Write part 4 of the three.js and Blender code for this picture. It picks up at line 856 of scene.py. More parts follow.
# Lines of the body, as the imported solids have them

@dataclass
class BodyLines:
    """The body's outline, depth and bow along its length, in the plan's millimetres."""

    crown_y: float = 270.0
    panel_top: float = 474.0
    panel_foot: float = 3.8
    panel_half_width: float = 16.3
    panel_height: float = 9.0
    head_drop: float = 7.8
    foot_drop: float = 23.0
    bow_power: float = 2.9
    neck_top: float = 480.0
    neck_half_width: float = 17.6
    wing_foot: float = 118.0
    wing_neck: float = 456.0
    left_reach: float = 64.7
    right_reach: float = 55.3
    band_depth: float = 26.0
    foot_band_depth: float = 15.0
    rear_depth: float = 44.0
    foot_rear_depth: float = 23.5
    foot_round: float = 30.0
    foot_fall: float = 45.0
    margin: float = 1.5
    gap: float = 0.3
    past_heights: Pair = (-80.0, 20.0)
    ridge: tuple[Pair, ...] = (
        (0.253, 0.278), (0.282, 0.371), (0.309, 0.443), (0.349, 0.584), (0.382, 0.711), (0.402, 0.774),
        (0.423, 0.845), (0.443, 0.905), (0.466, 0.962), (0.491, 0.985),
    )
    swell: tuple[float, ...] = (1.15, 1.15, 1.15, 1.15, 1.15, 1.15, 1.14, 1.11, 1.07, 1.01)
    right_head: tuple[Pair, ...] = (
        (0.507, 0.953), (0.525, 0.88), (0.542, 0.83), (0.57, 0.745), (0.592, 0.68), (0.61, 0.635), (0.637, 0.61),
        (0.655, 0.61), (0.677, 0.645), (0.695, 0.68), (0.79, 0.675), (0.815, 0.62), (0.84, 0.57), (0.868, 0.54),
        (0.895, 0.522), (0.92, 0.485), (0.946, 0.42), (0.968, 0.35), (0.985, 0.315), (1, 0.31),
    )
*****
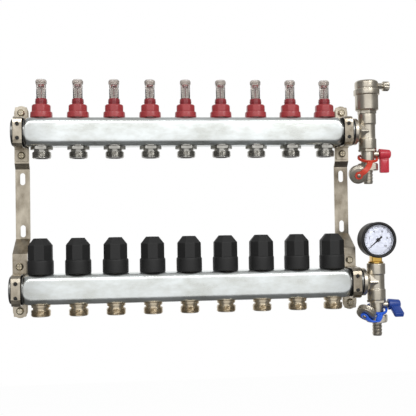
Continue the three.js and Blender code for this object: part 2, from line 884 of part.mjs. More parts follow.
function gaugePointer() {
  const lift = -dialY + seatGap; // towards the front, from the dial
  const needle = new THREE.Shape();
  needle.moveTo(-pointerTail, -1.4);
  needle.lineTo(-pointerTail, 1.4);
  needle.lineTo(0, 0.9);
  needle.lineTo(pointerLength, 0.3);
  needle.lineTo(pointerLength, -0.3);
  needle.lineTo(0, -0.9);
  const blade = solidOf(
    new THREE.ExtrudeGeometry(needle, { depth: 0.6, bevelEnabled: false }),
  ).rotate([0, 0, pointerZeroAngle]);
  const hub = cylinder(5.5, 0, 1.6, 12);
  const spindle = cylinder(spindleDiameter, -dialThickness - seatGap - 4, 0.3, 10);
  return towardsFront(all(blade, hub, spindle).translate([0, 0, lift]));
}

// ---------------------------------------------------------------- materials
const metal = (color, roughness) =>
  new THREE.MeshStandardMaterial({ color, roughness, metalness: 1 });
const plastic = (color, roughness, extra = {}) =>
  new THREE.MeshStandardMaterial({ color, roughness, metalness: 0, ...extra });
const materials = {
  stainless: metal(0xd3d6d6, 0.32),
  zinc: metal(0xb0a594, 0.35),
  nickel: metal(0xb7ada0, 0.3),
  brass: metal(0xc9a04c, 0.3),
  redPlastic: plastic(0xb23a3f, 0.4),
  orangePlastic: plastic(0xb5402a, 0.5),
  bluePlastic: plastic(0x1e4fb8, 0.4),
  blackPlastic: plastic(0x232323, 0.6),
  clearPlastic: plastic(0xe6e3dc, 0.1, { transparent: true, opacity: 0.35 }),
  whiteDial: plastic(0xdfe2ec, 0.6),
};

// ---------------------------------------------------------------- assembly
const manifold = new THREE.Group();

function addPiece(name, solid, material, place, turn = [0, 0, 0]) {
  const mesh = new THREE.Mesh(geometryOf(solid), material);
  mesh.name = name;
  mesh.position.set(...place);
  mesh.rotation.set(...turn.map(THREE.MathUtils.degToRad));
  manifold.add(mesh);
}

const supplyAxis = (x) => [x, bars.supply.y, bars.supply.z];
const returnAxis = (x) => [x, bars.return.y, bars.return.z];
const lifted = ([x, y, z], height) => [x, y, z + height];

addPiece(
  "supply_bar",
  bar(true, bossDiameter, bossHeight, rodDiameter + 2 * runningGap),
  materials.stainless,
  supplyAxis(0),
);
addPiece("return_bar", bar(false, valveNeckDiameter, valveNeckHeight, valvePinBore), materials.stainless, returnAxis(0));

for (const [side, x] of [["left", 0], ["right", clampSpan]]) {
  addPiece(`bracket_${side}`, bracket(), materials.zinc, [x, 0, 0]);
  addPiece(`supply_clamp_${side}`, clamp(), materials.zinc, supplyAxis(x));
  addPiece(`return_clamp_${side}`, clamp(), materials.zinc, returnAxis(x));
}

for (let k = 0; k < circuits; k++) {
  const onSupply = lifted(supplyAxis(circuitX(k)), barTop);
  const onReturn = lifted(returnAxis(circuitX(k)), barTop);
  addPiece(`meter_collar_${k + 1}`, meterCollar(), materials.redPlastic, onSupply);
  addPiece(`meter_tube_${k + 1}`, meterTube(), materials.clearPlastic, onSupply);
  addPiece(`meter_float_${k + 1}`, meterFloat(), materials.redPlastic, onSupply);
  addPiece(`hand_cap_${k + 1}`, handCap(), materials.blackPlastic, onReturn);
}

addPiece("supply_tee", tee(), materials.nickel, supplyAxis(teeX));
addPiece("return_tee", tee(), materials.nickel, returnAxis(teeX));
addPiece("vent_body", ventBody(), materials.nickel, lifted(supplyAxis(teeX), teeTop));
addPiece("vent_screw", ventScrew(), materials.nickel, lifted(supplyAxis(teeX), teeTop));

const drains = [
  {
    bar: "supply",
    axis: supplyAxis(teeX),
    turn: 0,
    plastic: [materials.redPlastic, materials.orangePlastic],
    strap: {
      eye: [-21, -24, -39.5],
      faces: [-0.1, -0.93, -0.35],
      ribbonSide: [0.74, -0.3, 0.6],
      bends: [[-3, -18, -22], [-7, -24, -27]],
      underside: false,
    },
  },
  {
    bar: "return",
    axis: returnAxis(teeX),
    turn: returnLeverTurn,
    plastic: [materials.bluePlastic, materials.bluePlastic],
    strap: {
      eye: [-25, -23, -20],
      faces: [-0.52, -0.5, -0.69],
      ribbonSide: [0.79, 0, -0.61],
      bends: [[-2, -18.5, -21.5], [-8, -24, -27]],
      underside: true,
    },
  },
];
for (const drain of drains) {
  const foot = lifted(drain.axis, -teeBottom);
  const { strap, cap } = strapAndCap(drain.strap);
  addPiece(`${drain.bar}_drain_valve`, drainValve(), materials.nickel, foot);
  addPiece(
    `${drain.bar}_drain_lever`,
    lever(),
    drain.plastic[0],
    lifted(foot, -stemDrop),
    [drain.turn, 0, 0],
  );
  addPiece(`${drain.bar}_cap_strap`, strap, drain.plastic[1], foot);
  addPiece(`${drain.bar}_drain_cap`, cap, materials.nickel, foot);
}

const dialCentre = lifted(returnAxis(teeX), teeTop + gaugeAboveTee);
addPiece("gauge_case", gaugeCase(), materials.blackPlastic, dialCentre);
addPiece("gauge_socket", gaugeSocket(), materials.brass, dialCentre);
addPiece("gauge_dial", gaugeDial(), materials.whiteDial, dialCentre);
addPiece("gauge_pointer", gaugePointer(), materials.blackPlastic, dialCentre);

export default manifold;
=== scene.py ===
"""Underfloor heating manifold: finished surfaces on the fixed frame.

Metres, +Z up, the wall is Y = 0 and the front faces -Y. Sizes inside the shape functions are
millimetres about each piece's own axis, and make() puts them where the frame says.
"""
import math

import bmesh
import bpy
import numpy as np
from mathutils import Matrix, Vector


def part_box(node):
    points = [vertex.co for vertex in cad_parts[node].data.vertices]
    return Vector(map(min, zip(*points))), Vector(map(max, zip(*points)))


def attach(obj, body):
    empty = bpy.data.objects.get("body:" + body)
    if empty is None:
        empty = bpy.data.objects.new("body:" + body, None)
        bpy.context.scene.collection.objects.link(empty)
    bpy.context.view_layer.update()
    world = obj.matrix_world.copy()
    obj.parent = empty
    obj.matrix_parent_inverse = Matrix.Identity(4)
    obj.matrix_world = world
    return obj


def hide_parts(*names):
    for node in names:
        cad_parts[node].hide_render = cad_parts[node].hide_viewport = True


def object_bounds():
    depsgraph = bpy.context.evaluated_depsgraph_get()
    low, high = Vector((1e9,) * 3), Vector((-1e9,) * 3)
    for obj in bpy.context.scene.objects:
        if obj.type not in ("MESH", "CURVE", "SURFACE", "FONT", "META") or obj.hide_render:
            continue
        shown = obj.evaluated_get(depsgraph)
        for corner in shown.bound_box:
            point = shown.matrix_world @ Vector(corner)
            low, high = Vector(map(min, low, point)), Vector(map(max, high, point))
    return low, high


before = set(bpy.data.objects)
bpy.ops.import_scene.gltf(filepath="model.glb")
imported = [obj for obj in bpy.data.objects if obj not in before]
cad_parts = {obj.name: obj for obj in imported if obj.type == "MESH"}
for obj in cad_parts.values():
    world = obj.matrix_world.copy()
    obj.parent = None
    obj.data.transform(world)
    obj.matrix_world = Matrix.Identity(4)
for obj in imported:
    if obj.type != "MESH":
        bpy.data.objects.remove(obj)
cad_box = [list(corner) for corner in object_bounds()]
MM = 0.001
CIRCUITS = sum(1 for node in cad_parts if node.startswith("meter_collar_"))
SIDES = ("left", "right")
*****
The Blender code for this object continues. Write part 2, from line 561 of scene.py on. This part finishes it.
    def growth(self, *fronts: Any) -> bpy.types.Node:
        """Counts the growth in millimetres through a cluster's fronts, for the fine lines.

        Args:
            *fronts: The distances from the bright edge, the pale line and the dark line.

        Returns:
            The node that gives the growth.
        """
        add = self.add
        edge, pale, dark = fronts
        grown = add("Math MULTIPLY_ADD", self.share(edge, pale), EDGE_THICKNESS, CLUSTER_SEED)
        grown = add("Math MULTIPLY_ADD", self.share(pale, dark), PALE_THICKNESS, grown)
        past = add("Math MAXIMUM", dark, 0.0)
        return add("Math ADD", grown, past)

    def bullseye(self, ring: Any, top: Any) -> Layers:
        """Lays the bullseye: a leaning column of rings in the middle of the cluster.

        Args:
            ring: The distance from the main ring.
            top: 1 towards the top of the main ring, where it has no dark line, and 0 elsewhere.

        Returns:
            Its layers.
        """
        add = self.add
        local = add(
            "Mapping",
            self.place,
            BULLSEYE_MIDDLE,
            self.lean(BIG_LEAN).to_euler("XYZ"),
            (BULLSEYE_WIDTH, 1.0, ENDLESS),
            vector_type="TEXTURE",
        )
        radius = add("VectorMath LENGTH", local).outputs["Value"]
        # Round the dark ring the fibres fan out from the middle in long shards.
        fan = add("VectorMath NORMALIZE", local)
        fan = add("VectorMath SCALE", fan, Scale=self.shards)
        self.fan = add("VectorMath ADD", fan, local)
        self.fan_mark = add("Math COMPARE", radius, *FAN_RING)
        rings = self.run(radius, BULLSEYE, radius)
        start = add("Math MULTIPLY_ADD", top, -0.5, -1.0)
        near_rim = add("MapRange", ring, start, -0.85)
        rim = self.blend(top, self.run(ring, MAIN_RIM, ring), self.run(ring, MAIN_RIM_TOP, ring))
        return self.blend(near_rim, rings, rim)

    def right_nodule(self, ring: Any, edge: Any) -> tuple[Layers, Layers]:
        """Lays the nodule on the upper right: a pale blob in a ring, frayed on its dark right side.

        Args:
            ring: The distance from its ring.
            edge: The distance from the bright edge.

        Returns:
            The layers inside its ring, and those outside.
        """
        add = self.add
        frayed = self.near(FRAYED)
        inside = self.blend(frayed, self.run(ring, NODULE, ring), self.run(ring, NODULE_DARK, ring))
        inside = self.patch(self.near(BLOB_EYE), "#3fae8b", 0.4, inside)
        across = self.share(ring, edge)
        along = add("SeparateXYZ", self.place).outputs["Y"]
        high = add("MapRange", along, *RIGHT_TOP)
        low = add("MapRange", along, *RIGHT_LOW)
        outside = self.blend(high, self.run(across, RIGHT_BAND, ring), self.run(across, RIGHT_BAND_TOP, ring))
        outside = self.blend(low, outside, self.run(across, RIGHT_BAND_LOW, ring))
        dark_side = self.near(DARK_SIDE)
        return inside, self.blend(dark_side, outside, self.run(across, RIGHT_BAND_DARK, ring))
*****
Short exercise » Write out exactly the lines from the one with "const dialCentre = lifted(returnAxis(teeX), teeTop" through the one with "return low, high", including both, and no others.

Output of the exercise »
const dialCentre = lifted(returnAxis(teeX), teeTop + gaugeAboveTee);
addPiece("gauge_case", gaugeCase(), materials.blackPlastic, dialCentre);
addPiece("gauge_socket", gaugeSocket(), materials.brass, dialCentre);
addPiece("gauge_dial", gaugeDial(), materials.whiteDial, dialCentre);
addPiece("gauge_pointer", gaugePointer(), materials.blackPlastic, dialCentre);

export default manifold;
=== scene.py ===
"""Underfloor heating manifold: finished surfaces on the fixed frame.

Metres, +Z up, the wall is Y = 0 and the front faces -Y. Sizes inside the shape functions are
millimetres about each piece's own axis, and make() puts them where the frame says.
"""
import math

import bmesh
import bpy
import numpy as np
from mathutils import Matrix, Vector


def part_box(node):
    points = [vertex.co for vertex in cad_parts[node].data.vertices]
    return Vector(map(min, zip(*points))), Vector(map(max, zip(*points)))


def attach(obj, body):
    empty = bpy.data.objects.get("body:" + body)
    if empty is None:
        empty = bpy.data.objects.new("body:" + body, None)
        bpy.context.scene.collection.objects.link(empty)
    bpy.context.view_layer.update()
    world = obj.matrix_world.copy()
    obj.parent = empty
    obj.matrix_parent_inverse = Matrix.Identity(4)
    obj.matrix_world = world
    return obj


def hide_parts(*names):
    for node in names:
        cad_parts[node].hide_render = cad_parts[node].hide_viewport = True


def object_bounds():
    depsgraph = bpy.context.evaluated_depsgraph_get()
    low, high = Vector((1e9,) * 3), Vector((-1e9,) * 3)
    for obj in bpy.context.scene.objects:
        if obj.type not in ("MESH", "CURVE", "SURFACE", "FONT", "META") or obj.hide_render:
            continue
        shown = obj.evaluated_get(depsgraph)
        for corner in shown.bound_box:
            point = shown.matrix_world @ Vector(corner)
            low, high = Vector(map(min, low, point)), Vector(map(max, high, point))
    return low, high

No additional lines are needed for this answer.